OBJECTIVE: Find and copy each line of the records where the string "objects" shows up.

PROVIDED INFORMATION:

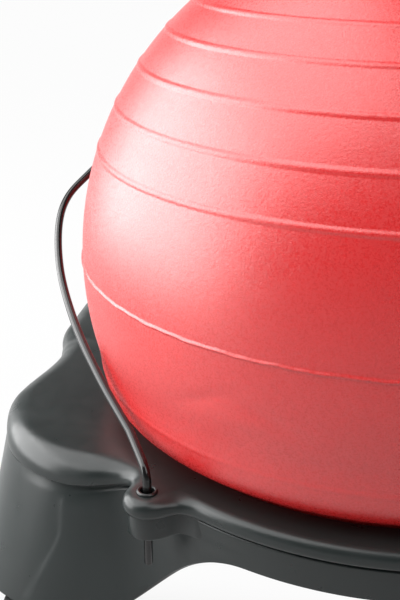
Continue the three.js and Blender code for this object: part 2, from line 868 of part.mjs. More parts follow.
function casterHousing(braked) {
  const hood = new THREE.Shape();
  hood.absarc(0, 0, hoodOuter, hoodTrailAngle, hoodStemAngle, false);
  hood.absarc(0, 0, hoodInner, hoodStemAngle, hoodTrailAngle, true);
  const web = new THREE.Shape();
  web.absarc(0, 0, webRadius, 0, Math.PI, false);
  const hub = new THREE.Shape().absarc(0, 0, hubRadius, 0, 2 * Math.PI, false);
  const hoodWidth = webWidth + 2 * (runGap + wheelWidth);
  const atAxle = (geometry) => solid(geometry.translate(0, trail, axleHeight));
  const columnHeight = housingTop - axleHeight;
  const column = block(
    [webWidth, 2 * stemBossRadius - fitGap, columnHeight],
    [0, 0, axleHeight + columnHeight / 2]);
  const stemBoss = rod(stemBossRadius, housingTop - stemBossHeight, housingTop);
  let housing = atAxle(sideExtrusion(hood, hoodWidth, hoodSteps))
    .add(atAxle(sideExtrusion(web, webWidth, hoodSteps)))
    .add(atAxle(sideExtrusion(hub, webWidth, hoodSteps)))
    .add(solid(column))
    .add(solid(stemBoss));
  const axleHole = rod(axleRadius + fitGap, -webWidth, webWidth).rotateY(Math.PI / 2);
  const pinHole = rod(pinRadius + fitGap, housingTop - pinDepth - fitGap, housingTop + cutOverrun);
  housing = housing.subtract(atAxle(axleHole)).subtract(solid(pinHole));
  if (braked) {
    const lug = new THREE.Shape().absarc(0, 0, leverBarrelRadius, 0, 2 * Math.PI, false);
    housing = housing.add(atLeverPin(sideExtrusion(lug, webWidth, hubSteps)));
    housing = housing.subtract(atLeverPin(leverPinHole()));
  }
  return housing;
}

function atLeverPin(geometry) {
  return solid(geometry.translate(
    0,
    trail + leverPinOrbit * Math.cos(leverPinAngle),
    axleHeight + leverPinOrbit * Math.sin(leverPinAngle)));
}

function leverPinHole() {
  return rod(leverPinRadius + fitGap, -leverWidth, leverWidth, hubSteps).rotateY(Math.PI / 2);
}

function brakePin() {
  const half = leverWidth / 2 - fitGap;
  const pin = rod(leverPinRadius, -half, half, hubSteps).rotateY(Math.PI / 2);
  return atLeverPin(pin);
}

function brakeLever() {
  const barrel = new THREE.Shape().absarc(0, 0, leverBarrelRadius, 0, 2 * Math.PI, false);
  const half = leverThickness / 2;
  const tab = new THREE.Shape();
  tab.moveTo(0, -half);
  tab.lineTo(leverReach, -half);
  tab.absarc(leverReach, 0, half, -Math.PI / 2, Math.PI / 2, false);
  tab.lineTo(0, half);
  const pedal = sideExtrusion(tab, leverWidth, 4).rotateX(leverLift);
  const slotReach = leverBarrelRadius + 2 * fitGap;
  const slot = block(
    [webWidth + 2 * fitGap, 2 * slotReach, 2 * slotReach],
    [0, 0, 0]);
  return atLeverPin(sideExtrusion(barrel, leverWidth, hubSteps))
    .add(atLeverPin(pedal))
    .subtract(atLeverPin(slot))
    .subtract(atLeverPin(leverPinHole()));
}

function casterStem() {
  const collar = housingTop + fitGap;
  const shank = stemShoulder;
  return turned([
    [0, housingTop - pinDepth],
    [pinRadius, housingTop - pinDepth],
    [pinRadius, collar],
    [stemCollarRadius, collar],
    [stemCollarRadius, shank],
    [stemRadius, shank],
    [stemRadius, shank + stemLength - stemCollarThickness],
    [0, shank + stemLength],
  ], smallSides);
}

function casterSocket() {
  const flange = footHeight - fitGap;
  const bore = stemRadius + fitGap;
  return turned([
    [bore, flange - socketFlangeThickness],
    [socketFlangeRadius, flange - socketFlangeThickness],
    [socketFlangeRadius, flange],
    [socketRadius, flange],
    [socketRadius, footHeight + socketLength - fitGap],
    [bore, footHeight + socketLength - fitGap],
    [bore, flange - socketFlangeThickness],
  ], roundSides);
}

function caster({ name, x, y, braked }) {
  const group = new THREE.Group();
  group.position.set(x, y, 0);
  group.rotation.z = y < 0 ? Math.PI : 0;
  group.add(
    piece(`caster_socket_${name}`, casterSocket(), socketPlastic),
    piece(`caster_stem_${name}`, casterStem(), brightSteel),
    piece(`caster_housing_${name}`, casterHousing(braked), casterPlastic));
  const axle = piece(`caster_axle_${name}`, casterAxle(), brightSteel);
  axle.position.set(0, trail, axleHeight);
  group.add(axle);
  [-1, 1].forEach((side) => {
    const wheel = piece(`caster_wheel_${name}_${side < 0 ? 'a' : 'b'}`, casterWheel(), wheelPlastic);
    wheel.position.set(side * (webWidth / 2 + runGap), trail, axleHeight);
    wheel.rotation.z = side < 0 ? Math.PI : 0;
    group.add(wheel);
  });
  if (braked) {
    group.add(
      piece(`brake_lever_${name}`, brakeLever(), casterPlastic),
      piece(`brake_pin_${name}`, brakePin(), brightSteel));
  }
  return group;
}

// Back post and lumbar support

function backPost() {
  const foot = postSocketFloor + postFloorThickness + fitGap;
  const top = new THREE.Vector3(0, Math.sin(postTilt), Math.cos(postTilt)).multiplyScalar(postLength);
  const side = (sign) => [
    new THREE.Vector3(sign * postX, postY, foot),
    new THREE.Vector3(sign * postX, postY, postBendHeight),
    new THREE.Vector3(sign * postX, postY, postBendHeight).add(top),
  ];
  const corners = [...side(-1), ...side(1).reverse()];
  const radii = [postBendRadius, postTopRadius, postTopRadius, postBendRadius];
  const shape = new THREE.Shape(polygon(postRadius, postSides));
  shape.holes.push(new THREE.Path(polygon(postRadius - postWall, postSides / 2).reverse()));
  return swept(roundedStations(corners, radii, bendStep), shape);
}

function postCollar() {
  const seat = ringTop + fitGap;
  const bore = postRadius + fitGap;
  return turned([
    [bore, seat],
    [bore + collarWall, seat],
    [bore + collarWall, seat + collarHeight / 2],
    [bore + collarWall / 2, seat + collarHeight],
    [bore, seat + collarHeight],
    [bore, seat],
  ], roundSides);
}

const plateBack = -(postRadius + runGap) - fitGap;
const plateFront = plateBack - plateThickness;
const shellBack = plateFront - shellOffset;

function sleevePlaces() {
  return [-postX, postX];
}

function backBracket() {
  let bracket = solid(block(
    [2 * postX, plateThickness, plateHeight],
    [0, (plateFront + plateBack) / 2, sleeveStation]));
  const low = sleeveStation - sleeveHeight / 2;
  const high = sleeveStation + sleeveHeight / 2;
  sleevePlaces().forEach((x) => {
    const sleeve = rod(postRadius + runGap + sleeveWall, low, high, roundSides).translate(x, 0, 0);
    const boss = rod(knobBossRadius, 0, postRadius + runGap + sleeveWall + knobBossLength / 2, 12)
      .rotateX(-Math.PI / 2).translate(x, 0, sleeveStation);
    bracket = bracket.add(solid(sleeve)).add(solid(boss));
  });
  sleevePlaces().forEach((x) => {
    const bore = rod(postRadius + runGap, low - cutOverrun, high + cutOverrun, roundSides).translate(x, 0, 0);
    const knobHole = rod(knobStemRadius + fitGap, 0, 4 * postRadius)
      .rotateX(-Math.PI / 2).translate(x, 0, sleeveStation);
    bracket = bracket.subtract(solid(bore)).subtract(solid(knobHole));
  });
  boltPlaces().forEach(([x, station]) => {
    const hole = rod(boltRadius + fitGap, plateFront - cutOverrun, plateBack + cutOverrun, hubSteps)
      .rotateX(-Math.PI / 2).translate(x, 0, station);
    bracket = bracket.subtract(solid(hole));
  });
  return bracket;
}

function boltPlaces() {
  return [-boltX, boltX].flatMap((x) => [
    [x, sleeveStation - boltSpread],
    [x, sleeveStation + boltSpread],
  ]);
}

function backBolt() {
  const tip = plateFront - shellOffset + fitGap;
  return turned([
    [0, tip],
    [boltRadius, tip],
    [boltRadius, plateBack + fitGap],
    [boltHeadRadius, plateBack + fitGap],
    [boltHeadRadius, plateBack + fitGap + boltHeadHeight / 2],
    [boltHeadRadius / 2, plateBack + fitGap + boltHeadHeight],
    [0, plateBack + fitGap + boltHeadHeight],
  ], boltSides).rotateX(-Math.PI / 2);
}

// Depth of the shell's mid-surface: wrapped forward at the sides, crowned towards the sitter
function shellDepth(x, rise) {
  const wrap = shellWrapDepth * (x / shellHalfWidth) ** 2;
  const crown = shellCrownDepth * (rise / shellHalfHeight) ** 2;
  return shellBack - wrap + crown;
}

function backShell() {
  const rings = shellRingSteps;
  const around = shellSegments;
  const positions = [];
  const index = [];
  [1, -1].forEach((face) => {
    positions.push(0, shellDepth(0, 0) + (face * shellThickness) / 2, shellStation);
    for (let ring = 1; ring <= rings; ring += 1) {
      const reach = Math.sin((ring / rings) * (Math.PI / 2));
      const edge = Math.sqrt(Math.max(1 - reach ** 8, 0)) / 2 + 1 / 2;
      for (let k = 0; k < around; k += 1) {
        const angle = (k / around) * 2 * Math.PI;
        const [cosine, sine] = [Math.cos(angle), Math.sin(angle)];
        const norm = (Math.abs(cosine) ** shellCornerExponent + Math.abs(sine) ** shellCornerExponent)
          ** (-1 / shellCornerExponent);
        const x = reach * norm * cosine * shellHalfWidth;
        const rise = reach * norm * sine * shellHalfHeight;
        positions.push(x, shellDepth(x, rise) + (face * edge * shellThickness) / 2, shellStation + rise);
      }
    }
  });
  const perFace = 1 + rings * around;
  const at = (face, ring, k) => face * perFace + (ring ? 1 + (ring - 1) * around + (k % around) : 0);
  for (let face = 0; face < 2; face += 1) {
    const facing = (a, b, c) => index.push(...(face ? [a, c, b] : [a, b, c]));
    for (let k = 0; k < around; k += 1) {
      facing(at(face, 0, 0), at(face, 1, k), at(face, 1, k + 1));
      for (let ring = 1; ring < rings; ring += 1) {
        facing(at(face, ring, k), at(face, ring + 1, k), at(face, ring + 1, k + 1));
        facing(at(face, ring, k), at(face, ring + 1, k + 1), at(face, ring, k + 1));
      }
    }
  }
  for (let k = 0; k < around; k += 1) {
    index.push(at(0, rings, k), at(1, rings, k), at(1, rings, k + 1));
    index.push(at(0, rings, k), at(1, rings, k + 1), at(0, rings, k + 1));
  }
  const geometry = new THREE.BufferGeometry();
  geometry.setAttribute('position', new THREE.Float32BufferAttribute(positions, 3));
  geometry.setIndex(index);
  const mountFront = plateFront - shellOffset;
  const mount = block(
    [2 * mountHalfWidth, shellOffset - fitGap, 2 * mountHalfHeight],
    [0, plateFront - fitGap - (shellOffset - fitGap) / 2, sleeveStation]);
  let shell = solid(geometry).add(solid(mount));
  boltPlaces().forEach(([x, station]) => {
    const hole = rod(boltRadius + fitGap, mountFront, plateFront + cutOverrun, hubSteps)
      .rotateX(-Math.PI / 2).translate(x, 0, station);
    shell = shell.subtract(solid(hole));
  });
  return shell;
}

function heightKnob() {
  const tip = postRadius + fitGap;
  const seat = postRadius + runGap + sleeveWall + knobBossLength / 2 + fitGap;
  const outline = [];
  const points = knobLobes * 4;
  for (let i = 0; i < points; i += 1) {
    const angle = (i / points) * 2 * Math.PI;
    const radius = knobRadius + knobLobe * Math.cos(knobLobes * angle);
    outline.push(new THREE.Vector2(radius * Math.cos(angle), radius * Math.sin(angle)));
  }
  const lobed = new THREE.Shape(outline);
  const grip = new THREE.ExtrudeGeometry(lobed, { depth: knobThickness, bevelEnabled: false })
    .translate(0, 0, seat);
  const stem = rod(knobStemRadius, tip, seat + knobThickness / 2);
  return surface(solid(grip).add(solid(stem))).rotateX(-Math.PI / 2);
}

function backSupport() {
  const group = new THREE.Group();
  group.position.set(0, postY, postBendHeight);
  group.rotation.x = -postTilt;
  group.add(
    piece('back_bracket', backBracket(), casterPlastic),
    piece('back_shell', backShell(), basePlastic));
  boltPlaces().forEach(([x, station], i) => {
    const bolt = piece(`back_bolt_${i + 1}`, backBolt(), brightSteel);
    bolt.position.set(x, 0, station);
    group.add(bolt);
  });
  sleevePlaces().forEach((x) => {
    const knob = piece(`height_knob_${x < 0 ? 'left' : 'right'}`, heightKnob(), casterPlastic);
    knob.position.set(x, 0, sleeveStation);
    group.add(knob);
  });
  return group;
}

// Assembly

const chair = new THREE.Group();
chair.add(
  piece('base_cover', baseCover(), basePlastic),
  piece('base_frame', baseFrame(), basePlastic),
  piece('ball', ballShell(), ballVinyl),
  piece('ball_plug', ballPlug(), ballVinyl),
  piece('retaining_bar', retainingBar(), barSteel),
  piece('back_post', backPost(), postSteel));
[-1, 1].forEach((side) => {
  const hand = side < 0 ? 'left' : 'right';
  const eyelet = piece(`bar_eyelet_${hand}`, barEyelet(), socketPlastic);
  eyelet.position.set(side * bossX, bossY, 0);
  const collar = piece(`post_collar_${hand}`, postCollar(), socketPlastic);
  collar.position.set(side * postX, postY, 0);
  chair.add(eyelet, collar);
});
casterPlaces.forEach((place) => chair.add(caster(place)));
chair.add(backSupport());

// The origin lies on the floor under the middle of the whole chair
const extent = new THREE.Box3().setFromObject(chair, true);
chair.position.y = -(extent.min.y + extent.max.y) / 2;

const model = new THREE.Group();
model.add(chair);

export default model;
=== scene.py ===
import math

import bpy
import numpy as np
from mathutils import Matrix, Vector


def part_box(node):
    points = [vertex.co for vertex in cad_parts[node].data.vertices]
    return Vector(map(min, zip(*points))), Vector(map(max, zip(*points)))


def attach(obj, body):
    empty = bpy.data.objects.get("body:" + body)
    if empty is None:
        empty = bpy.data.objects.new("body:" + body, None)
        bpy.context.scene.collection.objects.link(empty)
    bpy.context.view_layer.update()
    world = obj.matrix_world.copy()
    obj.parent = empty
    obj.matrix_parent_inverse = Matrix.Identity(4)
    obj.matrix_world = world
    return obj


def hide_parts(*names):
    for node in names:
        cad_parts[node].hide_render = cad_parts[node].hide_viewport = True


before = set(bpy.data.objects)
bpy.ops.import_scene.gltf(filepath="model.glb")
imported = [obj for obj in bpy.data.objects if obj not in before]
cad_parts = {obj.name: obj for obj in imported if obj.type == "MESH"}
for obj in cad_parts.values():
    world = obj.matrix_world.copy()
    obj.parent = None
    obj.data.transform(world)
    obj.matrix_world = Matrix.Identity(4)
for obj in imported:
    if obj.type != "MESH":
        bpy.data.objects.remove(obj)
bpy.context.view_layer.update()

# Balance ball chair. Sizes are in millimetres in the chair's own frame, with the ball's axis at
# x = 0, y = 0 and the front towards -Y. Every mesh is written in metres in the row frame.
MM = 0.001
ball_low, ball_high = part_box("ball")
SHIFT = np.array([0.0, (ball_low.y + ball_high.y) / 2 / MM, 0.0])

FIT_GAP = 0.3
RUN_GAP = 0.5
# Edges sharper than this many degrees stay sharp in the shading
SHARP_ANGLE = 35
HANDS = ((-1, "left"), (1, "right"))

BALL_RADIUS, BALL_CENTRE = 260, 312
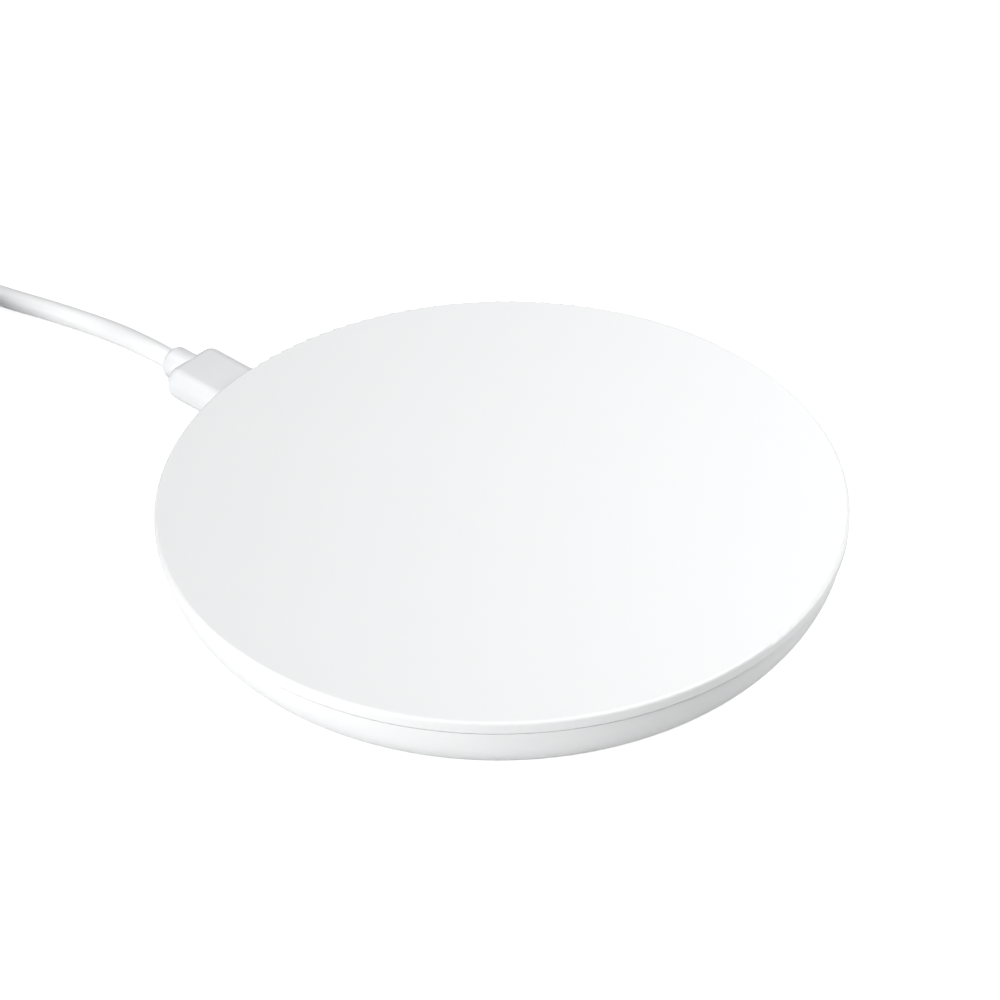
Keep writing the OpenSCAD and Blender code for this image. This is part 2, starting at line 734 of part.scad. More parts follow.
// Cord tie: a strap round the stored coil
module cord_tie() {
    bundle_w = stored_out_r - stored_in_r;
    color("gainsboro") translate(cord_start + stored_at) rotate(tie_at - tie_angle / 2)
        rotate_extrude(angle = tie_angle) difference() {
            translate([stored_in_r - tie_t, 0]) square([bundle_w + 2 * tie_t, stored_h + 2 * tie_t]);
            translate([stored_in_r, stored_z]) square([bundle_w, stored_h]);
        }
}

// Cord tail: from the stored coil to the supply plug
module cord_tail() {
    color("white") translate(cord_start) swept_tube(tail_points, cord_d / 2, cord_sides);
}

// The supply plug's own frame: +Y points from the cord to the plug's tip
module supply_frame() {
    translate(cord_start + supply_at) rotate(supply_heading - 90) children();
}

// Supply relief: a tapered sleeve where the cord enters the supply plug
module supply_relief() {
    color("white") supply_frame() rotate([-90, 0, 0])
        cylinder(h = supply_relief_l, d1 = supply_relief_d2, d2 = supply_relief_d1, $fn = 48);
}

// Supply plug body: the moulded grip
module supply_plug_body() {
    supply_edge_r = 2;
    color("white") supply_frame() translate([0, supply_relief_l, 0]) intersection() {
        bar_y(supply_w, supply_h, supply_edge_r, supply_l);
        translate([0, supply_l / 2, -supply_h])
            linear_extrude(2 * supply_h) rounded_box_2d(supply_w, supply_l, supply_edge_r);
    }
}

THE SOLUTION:
    empty = bpy.data.objects.get("body:" + body)
        empty = bpy.data.objects.new("body:" + body, None)
        bpy.context.scene.collection.objects.link(empty)
before = set(bpy.data.objects)
imported = [obj for obj in bpy.data.objects if obj not in before]
        bpy.data.objects.remove(obj)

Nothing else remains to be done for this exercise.